-- start of Supplied information --

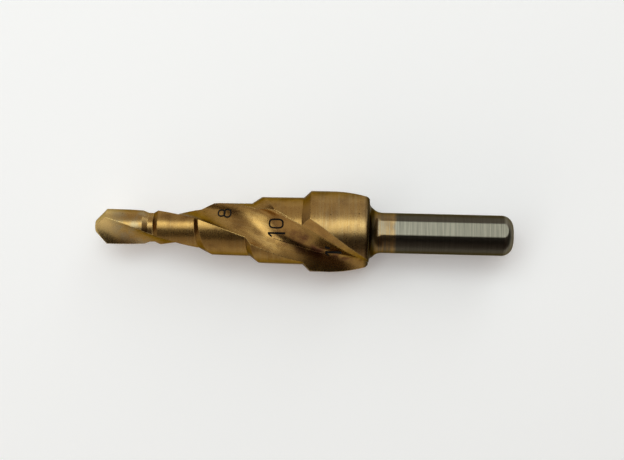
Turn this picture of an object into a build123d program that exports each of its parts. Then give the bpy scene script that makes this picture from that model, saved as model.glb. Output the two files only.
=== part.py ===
from build123d import *

import math
import os

# Step drill for holes of 6, 8, 10 and 12 mm, ground from one bar of high-speed steel.
#
# Millimetres. The drill lies along X, with its point towards -X and the middle of its shank's end
# at the origin. The shapes below are drawn with the point at zero, so that an X is a "station":
# the distance from the point. Angles about the axis run from +Z towards +Y.

OVERALL_LENGTH = 62.0

# Point and pilot
PILOT_DIAMETER = 5.2
POINT_ANGLE = 92.0          # included angle of the cone
BLUNT_DIAMETER = 1.7        # flat left on the worn tip
BLUNT_EDGE_RADIUS = 0.3
PILOT_END = 7.2             # station where the pilot's cylinder ends
NECK_DIAMETER = 4.5
NECK_START = 8.0
NECK_END = 8.75

# The four steps. FOOT is the station where a lip leaves the step before it, FULL the station
# where it reaches its own diameter.
STEP_6_DIAMETER = 6.0
STEP_6_FULL = 9.5
STEP_8_DIAMETER = 8.0
STEP_8_FOOT = 14.95
STEP_8_FULL = 15.6
STEP_10_DIAMETER = 10.0
STEP_10_FOOT = 22.6
STEP_10_FULL = 23.45
STEP_12_DIAMETER = 12.0
STEP_12_FOOT = 31.0
STEP_12_FULL = 32.05

# Relief behind the lips and lands of the two middle steps, a quarter turn behind the cutting edge
QUARTER_TURN = 90.0
STEP_8_FOOT_RELIEF = 0.55   # axial
STEP_8_FULL_RELIEF = 1.75   # axial
STEP_10_FOOT_RELIEF = 1.2   # axial
STEP_10_FULL_RELIEF = 2.3   # axial
LAND_RELIEF = 0.12          # radial
RELIEF_POWER = 1.5          # the axial relief starts gently at the cutting edge

# Relieved steps are shells wrapped round the bar; they overlap what lies under and behind them
SHELL_SINK = 0.6            # depth to which a shell is rooted in the bar
SHELL_OVERLAP = 3.0         # run of a shell under the step behind it
SHELL_AHEAD = 15.0          # turn of a shell ahead of its cutting edge, inside the flute
SHELL_BEHIND = 165.0        # turn of a shell behind it, past the heel
SHELL_PACE = 15.0           # turn between two profiles of a shell

# Rear shoulder and shank
SHOULDER_STATION = 40.7
SHOULDER_EDGE_RADIUS = 0.55
SHOULDER_FILLET = 2.0
SHANK_DIAMETER = 6.0
SHANK_END_RADIUS = 1.7
FLAT_COUNT = 3
FLAT_DEPTH = 0.2
FLAT_START = 41.6
FLAT_CORNER_RADIUS = 0.5
FIRST_FLAT_ANGLE = 16.0

# Flutes: one section carried along a right-hand helix. Square to the axis it has a straight rake
# wall, a wide bowl, a tight curl up the heel, and a flat ground along the heel.
FLUTE_COUNT = 2
FLUTE_LEAD = 58.5           # axial length of one full turn
FLUTE_ANGLE_AT_POINT = 164.6
CORE_RADIUS_AT_POINT = 1.055
CORE_TAPER = 0.062          # rise of the core radius per millimetre
BOWL_RADIUS_AT_POINT = 9.05
BOWL_TAPER = 0.097          # fall of the bowl radius per millimetre
RAKE_SIDE_TURN = 37.5       # turn of the bowl from its bottom to the rake wall
HEEL_SIDE_TURN = 13.6       # turn of the bowl from its bottom to the curl
CURL_RADIUS = 1.9
CURL_TURN = 48.0            # turn of the curl up to where it would meet the heel's flat
CREST_RADIUS = 0.8          # rounding between the curl and the heel's flat
HEEL_FLAT_LEAN = 10.8       # lean of the flat on the heel towards the axis
FLUTE_REACH = 9.0           # radius out to which the cutter is drawn
FLUTE_SPACING = 3.5         # distance between two sections of the cutter
FLUTE_OVERRUN = 2.5         # run of the cutter past the point and past the shoulder


def radial_direction(angle):
    """Unit vector square to the axis at an angle from +Z towards +Y."""
    turn = math.radians(angle)
    return (0, math.sin(turn), math.cos(turn))


def heading(angle):
    """Unit vector in the plane of a section, at an angle from the flute's middle direction."""
    turn = math.radians(angle)
    return Vector(math.cos(turn), math.sin(turn))


def meet_circle(start, direction, radius):
    """Where a ray from a start inside a circle about the axis meets that circle."""
    along = start.dot(direction)
    run = -along + math.sqrt(along**2 - start.dot(start) + radius**2)
    return start + direction * run


def flute_angle(station):
    """Middle direction of the first flute at a station."""
    return FLUTE_ANGLE_AT_POINT - 360 / FLUTE_LEAD * station


def bowl_at(station):
    """Centre and radius of the bowl in the section at a station."""
    radius = BOWL_RADIUS_AT_POINT - BOWL_TAPER * station
    core = CORE_RADIUS_AT_POINT + CORE_TAPER * station
    return Vector(core + radius, 0), radius


def rake_wall(station):
    """Foot and outward direction of the straight rake wall in the section at a station."""
    centre, radius = bowl_at(station)
    foot = centre - heading(RAKE_SIDE_TURN) * radius
    return foot, heading(RAKE_SIDE_TURN - QUARTER_TURN)


def cutting_edge_angle(station, radius):
    """Direction of the cutting edge that the first flute leaves at a station and radius."""
    edge = meet_circle(*rake_wall(station), radius)
    return flute_angle(station) + math.degrees(math.atan2(edge.Y, edge.X))


def flute_section(station):
    """Face square to the axis: the flute's outline, closed by an arc outside the drill."""
    centre, radius = bowl_at(station)
    foot, outward = rake_wall(station)
    bottom = centre - heading(0) * radius
    curl_start = centre - heading(-HEEL_SIDE_TURN) * radius
    curl_centre = curl_start + heading(-HEEL_SIDE_TURN) * CURL_RADIUS
    corner = curl_centre - heading(-HEEL_SIDE_TURN - CURL_TURN) * CURL_RADIUS
    flat_normal, flat_run = heading(HEEL_FLAT_LEAN), heading(QUARTER_TURN + HEEL_FLAT_LEAN)
    crest_centre = meet_circle(
        corner - flat_normal * CREST_RADIUS - curl_centre, flat_run, CURL_RADIUS + CREST_RADIUS
    ) + curl_centre
    crest_start = curl_centre + (crest_centre - curl_centre).normalized() * CURL_RADIUS
    crest_end = crest_centre + flat_normal * CREST_RADIUS
    crest_top = (crest_start + crest_end) / 2 - crest_centre
    crest_middle = crest_centre + crest_top.normalized() * CREST_RADIUS
    curl_top = (curl_start + crest_start) / 2 - curl_centre
    curl_middle = curl_centre + curl_top.normalized() * CURL_RADIUS
    rake_end = meet_circle(foot, outward, FLUTE_REACH)
    heel_end = meet_circle(crest_end, flat_run, FLUTE_REACH)
    outline = Wire(
        [
            Edge.make_line(rake_end, foot),
            Edge.make_three_point_arc(foot, bottom, curl_start),
            Edge.make_three_point_arc(curl_start, curl_middle, crest_start),
            Edge.make_three_point_arc(crest_start, crest_middle, crest_end),
            Edge.make_line(crest_end, heel_end),
            Edge.make_three_point_arc(heel_end, heading(0) * FLUTE_REACH, rake_end),
        ]
    )
    plane = Plane(
        origin=(station, 0, 0),
        x_dir=radial_direction(flute_angle(station)),
        z_dir=(-1, 0, 0),
    )
    return plane * Face(outline)


def flute_cutter():
    """Solid of one flute: its section carried along the helix while the core thickens."""
    run = SHOULDER_STATION + 2 * FLUTE_OVERRUN
    count = math.ceil(run / FLUTE_SPACING)
    stations = [run * i / count - FLUTE_OVERRUN for i in range(count + 1)]
    return loft([flute_section(station) for station in stations])


def relieved_step(foot, full, next_full, inner, outer, foot_relief, full_relief):
    """Shell of one step whose lip and land fall away behind the first flute's cutting edge.

    The profile in a half-plane through the axis is carried round the axis. It starts ahead of the
    cutting edge, in the flute, and ends behind the heel, in the other flute.
    """
    lip_angle = cutting_edge_angle(full, outer)
    end = next_full + SHELL_OVERLAP
    lip_turn = 360 / FLUTE_LEAD * (end - full)
    root_radius = STEP_6_DIAMETER / 2 - SHELL_SINK
    profiles = []
    for i in range(round((SHELL_AHEAD + SHELL_BEHIND) / SHELL_PACE) + 1):
        behind = SHELL_PACE * i - SHELL_AHEAD
        share = (max(behind, 0) / QUARTER_TURN) ** RELIEF_POWER
        foot_here = foot + foot_relief * share
        full_here = full + full_relief * share
        root = foot_here - (full_here - foot_here) * (inner - root_radius) / (outer - inner)
        outline = Wire.make_polygon(
            [
                Vector(root, root_radius),
                Vector(full_here, outer - LAND_RELIEF * behind / QUARTER_TURN),
                Vector(end, outer - LAND_RELIEF * (behind - lip_turn) / QUARTER_TURN),
                Vector(end, root_radius),
            ]
        )
        half_plane = Plane(
            origin=(0, 0, 0),
            x_dir=(1, 0, 0),
            z_dir=radial_direction(lip_angle - behind - QUARTER_TURN),
        )
        profiles.append(half_plane * Face(outline))
    return loft(profiles)


def rim(turned, station, radius):
    """The circular edges of a turned body at a station and radius."""
    tolerance = 1e-3
    return [
        edge
        for edge in turned.edges().filter_by(GeomType.CIRCLE)
        if abs(edge.center().X - station) < tolerance and abs(edge.radius - radius) < tolerance
    ]


def turned_bar():
    """Everything that is turned: point, pilot, neck, plain steps, rear shoulder and shank."""
    blunt, pilot, neck = BLUNT_DIAMETER / 2, PILOT_DIAMETER / 2, NECK_DIAMETER / 2
    step_6, step_10, step_12 = STEP_6_DIAMETER / 2, STEP_10_DIAMETER / 2, STEP_12_DIAMETER / 2
    shank = SHANK_DIAMETER / 2
    cone_end = (pilot - blunt) / math.tan(math.radians(POINT_ANGLE / 2))
    rise_12 = (STEP_12_FULL - STEP_12_FOOT) / (step_12 - step_10)
    root_12 = STEP_12_FOOT - SHELL_SINK * rise_12
    outline = make_face(
        Polyline(
            (0, 0),
            (0, blunt),
            (cone_end, pilot),
            (PILOT_END, pilot),
            (NECK_START, neck),
            (NECK_END, neck),
            (STEP_6_FULL, step_6),
            (root_12, step_6),
            (root_12, step_10 - SHELL_SINK),
            (STEP_12_FULL, step_12),
            (SHOULDER_STATION, step_12),
            (SHOULDER_STATION, shank),
            (OVERALL_LENGTH, shank),
            (OVERALL_LENGTH, 0),
            (0, 0),
        )
    )
    bar = revolve(outline, axis=Axis.X)
    bar = fillet(rim(bar, 0, blunt), BLUNT_EDGE_RADIUS)
    bar = fillet(rim(bar, SHOULDER_STATION, step_12), SHOULDER_EDGE_RADIUS)
    bar = fillet(rim(bar, SHOULDER_STATION, shank), SHOULDER_FILLET)
    return fillet(rim(bar, OVERALL_LENGTH, shank), SHANK_END_RADIUS)


def shank_flat(angle):
    """Cutter for one flat along the shank, with the rounded corner of its grinding wheel."""
    floor = SHANK_DIAMETER / 2 - FLAT_DEPTH
    length = OVERALL_LENGTH + SHANK_DIAMETER - FLAT_START
    side = Pos(FLAT_START, floor) * Rectangle(
        length, SHANK_DIAMETER, align=(Align.MIN, Align.MIN)
    )
    wheel_corner = side.vertices().sort_by(Axis.X)[:2].sort_by(Axis.Y)[0]
    side = fillet(wheel_corner, FLAT_CORNER_RADIUS)
    wheel = extrude(Plane.XZ * side, amount=SHANK_DIAMETER / 2, both=True)
    return Rot(-angle, 0, 0) * wheel


def around_axis(shape, count):
    """Copies of a shape spaced evenly about the axis."""
    return [Rot(360 / count * i, 0, 0) * shape for i in range(count)]


def step_drill():
    """The whole drill, with the end of its shank at the origin."""
    drill = turned_bar()
    step_6, step_8 = STEP_6_DIAMETER / 2, STEP_8_DIAMETER / 2
    step_10 = STEP_10_DIAMETER / 2
    shell_8 = relieved_step(
        STEP_8_FOOT, STEP_8_FULL, STEP_10_FULL, step_6, step_8,
        STEP_8_FOOT_RELIEF, STEP_8_FULL_RELIEF,
    )
    shell_10 = relieved_step(
        STEP_10_FOOT, STEP_10_FULL, STEP_12_FULL, step_8, step_10,
        STEP_10_FOOT_RELIEF, STEP_10_FULL_RELIEF,
    )
    for shell in around_axis(shell_8, FLUTE_COUNT) + around_axis(shell_10, FLUTE_COUNT):
        drill = drill + shell
    for flute in around_axis(flute_cutter(), FLUTE_COUNT):
        drill = drill - flute
    for i in range(FLAT_COUNT):
        drill = drill - shank_flat(FIRST_FLAT_ANGLE + 360 / FLAT_COUNT * i)
    return Pos(-OVERALL_LENGTH, 0, 0) * drill


if __name__ == "__main__":
    os.makedirs("parts", exist_ok=True)
    export_step(step_drill(), "parts/step_drill.step")
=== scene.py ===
import logging
import math
from dataclasses import dataclass, field
from enum import Enum

import bmesh
import bpy
import numpy as np
from mathutils import Matrix, Vector


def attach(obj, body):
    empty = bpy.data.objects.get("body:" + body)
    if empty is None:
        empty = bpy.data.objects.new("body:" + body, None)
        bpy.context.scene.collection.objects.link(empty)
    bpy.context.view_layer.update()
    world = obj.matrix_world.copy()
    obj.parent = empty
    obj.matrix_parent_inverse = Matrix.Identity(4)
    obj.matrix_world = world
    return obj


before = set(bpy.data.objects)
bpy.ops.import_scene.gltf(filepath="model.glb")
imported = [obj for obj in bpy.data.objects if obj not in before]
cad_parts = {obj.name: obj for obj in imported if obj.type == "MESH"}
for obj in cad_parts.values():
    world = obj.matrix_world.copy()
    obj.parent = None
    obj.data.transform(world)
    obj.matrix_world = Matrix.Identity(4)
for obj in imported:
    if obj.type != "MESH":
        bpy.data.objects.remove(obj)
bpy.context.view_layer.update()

LOG = logging.getLogger("step_drill")

DRILL_NODE = "step_drill"
BODY = "root"

MM = 0.001                 # metres in a millimetre
LENGTH = 62.0              # the drill's length in mm: X = station - LENGTH
LYING_HEIGHT = 6.0         # the axis stands this far above the floor, in mm
FLUTE_LEAD = 58.5          # axial run of one full turn of a flute, in mm
FLUTE_START = 164.6        # middle direction of the first flute at the point, in degrees
SEAM = 1e-7                # points nearer than this are one point, in metres

# Sockets of a Mix node: its factor; two numbers, which it mixes into output 0; and two
# colours, which it mixes into output 2.
FACTOR, LOW, HIGH, UNDER, OVER, MIXED = 0, 2, 3, 6, 7, 2


def linear(code: str) -> tuple[float, float, float, float]:
    """Turns an sRGB hex colour into linear RGBA.

    Args:
        code: six hex digits after a hash sign.

    Returns:
        Linear red, green and blue, with an alpha of one.
    """
    channels = [int(code[i:i + 2], 16) / 255 for i in (1, 3, 5)]
    curve = [c / 12.92 if c <= 0.04045 else ((c + 0.055) / 1.055) ** 2.4 for c in channels]
    return (*curve, 1.0)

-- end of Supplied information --

**Stated exercise**
In the data above, find the line that contains "step_6, step_8 = STEP_6_DIAMETER" and the line that contains "obj.matrix_world = Matrix.Identity(4)". Repeat exactly those lines and every line between them, and only those.

**Reply**
    step_6, step_8 = STEP_6_DIAMETER / 2, STEP_8_DIAMETER / 2
    step_10 = STEP_10_DIAMETER / 2
    shell_8 = relieved_step(
        STEP_8_FOOT, STEP_8_FULL, STEP_10_FULL, step_6, step_8,
        STEP_8_FOOT_RELIEF, STEP_8_FULL_RELIEF,
    )
    shell_10 = relieved_step(
        STEP_10_FOOT, STEP_10_FULL, STEP_12_FULL, step_8, step_10,
        STEP_10_FOOT_RELIEF, STEP_10_FULL_RELIEF,
    )
    for shell in around_axis(shell_8, FLUTE_COUNT) + around_axis(shell_10, FLUTE_COUNT):
        drill = drill + shell
    for flute in around_axis(flute_cutter(), FLUTE_COUNT):
        drill = drill - flute
    for i in range(FLAT_COUNT):
        drill = drill - shank_flat(FIRST_FLAT_ANGLE + 360 / FLAT_COUNT * i)
    return Pos(-OVERALL_LENGTH, 0, 0) * drill


if __name__ == "__main__":
    os.makedirs("parts", exist_ok=True)
    export_step(step_drill(), "parts/step_drill.step")
=== scene.py ===
import logging
import math
from dataclasses import dataclass, field
from enum import Enum

import bmesh
import bpy
import numpy as np
from mathutils import Matrix, Vector


def attach(obj, body):
    empty = bpy.data.objects.get("body:" + body)
    if empty is None:
        empty = bpy.data.objects.new("body:" + body, None)
        bpy.context.scene.collection.objects.link(empty)
    bpy.context.view_layer.update()
    world = obj.matrix_world.copy()
    obj.parent = empty
    obj.matrix_parent_inverse = Matrix.Identity(4)
    obj.matrix_world = world
    return obj


before = set(bpy.data.objects)
bpy.ops.import_scene.gltf(filepath="model.glb")
imported = [obj for obj in bpy.data.objects if obj not in before]
cad_parts = {obj.name: obj for obj in imported if obj.type == "MESH"}
for obj in cad_parts.values():
    world = obj.matrix_world.copy()
    obj.parent = None
    obj.data.transform(world)
    obj.matrix_world = Matrix.Identity(4)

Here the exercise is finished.